Bunuel wrote:

The ratio of the volumes of two empty pools is 5 : 3. If the smaller pool is filled and emptied into the larger pool, what is the ratio of filled volume to empty volume in the pools?

A. 1 : 4

B. 2 : 5

C. 3 : 5

D. 3 : 8

E. 5 : 8

If a ratio approach is used, one way to avoid confusion: the ratio of the two empty pools' volumes needs to have its parts

totaled.

If \(\frac{Big}{Small} = \frac{5x}{3x}\), then total empty capacity is \(8x\).

If \(3x\) (the capacity of the small pool) is put into the big pool, the filled ratio/fraction is not \(\frac{3x}{5x}\)

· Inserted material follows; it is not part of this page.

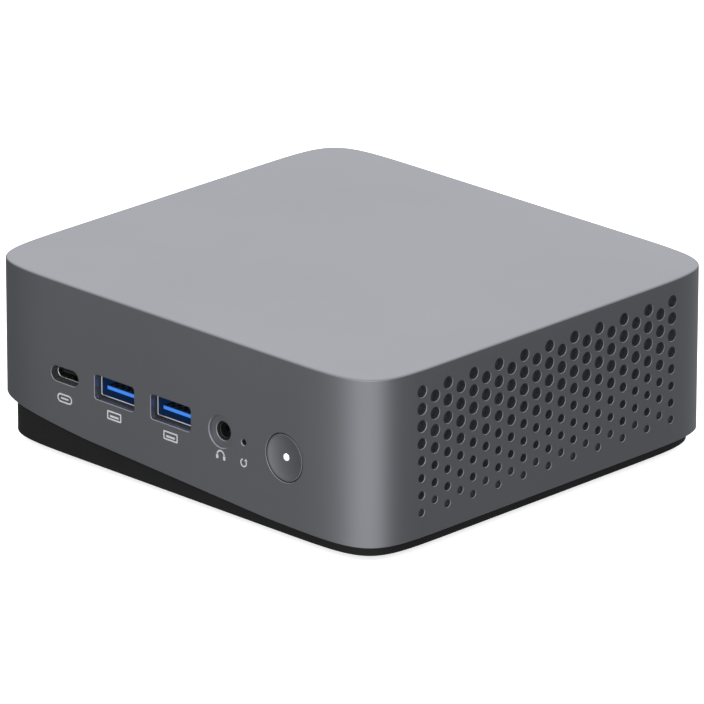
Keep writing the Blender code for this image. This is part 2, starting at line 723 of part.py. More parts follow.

The filled ratio/fraction is \(\frac{3x}{8x}\) (i.e., \(\frac{3}{8}\) of total capacity is filled, 3 of 8 parts are filled)

Then

(Total Empty Capacity) - (Fraction Filled) =

(Fraction NOT filled, i.e., Fraction that is Empty)

\((\frac{8x}{8x} - \frac{3x}{8x}) = \frac{5x}{8x}=\frac{5}{8}\) of total capacity is NOT filled. Fraction that is empty = \(\frac{5}{8}\)

Ratio of filled to empty:

\(\frac{\frac{3}{8}}{\frac{5}{8}} = \frac{3}{8}*\frac{8}{5}=\frac{3}{5}\)

Answer C

_________________

In the depths of winter, I finally learned

that within me there lay an invincible summer.

-- Albert Camus, "Return to Tipasa"